“LOVELESS” My rating: B
127 minutes | MPAA rating: R
As if his Oscar-winning “Leviathan” didn’t take enough of a withering look at contemporary Russia, writer/director Andrey Zvyagintsev now gives us “Loveless,” a film that lives up to its name in more ways than one.
It begins with 12-year-old Alyosha (Matey Novikov ) wandering through a forested park on his way home from school. He’s in no hurry, and once we get to the apartment where he lives we can see why.
His parents, Boris (Aleksey Rozin) and Zhenya (Maryana Spivak), are in the last spasms of a hateful breakup. Both have new lovers, and neither wants to see his/her style cramped by the presence of a pre-teen — especially one described by his own mother as “constantly whining.”
Of course, we can’t blame the kid for weeping in the privacy of his room, from which he can hear his parents discussing his future: first boarding school, then the army. At least that way they won’t have to worry about taking heat from social workers.
As for their son: “He’ll get used to it.”
What kind of people are these? Well, that’s the questions “Loveless” addresses, even if definitive answers aren’t forthcoming. One thing soon becomes clear…this isn’t young Alyosha’s story. He’s a peripheral player, absent for most of the film.
Instead we follow Boris to his place of employment, a corporation run by a Christian fundamentalist who demands that his male employees all be family men — one desk jockey grimly jokes that the place operates under “Russian Orthodox Sharia law.”
We discover that Boris has impregnated his girlfriend (she’s young, insecure, and no doubt would feel threatened having Alyosha about).
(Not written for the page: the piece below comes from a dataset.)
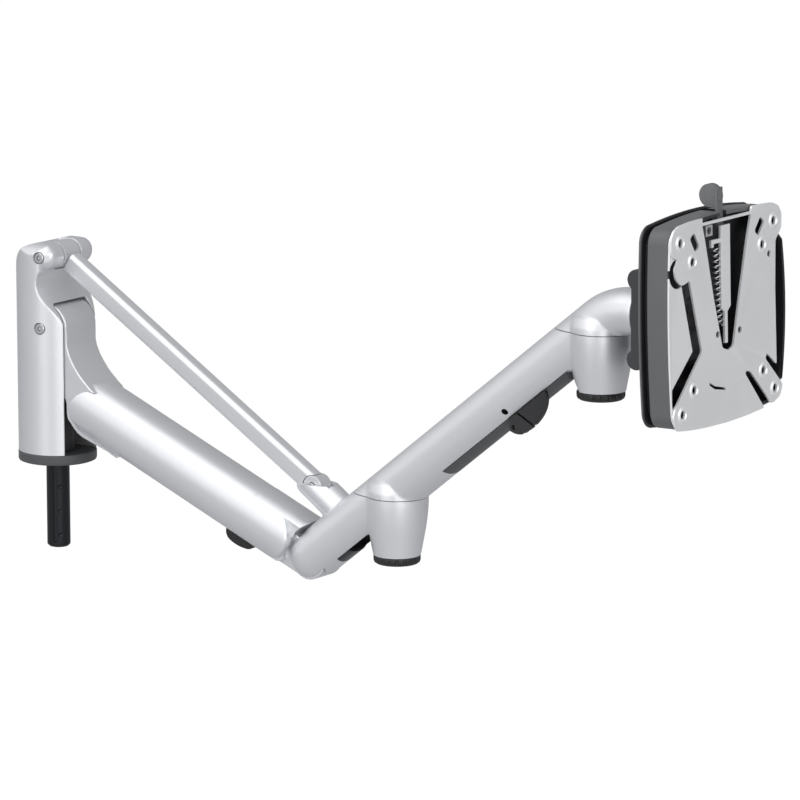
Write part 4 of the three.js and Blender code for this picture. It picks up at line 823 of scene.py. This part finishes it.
def head_outline(inset, steps=14):
    """The barrel-sided square of the head in (y, z), shrunk evenly by an inset."""
    half = HEAD_HALF - inset
    corner = max(HEAD_CORNER - inset * 0.2, 3)
    flat = half - corner
    points = []
    for turn in range(4):
        quarter = math.radians(90 * turn)
        edge = []
        for i in range(2 * steps):
            t = i / (2 * steps)
            edge.append((half + HEAD_BULGES[turn] * 4 * t * (1 - t), flat * (2 * t - 1)))
        edge += arc(flat, flat, corner, CORNER_LEAD, 90 - CORNER_LEAD, steps)
        cos, sin = math.cos(quarter), math.sin(quarter)
        points += [(u * cos - v * sin, u * sin + v * cos) for u, v in edge]
    return [(u, v + HEAD_Z) for u, v in points]


def head_shell(name, steps):
    """A shell lofted through (inset, x) steps of the head's outline."""
    return skin(name, [[(x, u, v) for u, v in head_outline(inset)] for inset, x in steps])


housing = coat("head_moulding", (0.1, 0.101, 0.105), 0.0, 0.4, 0.4, 0.025, worn=0.15)
back_shell = head_shell("head_back_shell", [
    (26, 476.6), (22.5, 476.8), (20, 477.6), (18.2, 479), (17, 481), (16.2, 483.4), (15, 484.8), (13, 485.2),
    (1.4, 485.2), (0.5, 485.4), (0, 486), (0, 486.8), (0.5, 487.4), (1.4, 487.6)])
combine(back_shell, [head_shell("pocket", [(22, 481.6), (22, 495)]), spindle_dowel(470, 500, 6.4)])
on_head(back_shell, "head", "dark_plastic", housing, "housing_back")
upright = lean.inverted()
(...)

Zhenya, meanwhile, is seeing a slightly older man who, if his apartment is any indication, is working his way up Russia’s oligarchical ladder.
These two are so absorbed with their own pursuits and pleasures that some time passes before they realize that their son is missing. His teacher reports he hasn’t come to class for two days.
The bulk of “Loveless” is an almost documentary-style procedural. The cops view tracking down runaways as a low prioriy, so Alyosha’s bickering parents turn to a volunteer group dedicated to finding missing kids. Dozens of searchers scour abandoned buildings and wooded areas, recovering only Alyosha’s abandoned backpack.
Hoping the kid may have turned to his grandmother in a town three hours away, Boris and Zhenya go to visit her mother. It doesn’t take long for us to figure out the origins of Zhenya’s casual cruelty and selfishness — her mother oozes those qualities like an oversaturated bathroom sponge.
Solving the mystery of what has happened to Alyosha isn’t really Zvyagintsev’s goal. He’s aiming for something more intangible and subtle.
“Leviathan” was, on one level, about the corruption of post-Soviet society and how the rights of individuals are abrogated by church and state.
“Loveless” takes a look at how the ethos of Russia’s new capitalist era has infected the human spirit. Those motivated by mostly by greed are doing fine; those with more humane inclinations are lost and foundering. For far too many Russians, this film argues, humane inclinations are viewed as an anachronistic leftover of an old order.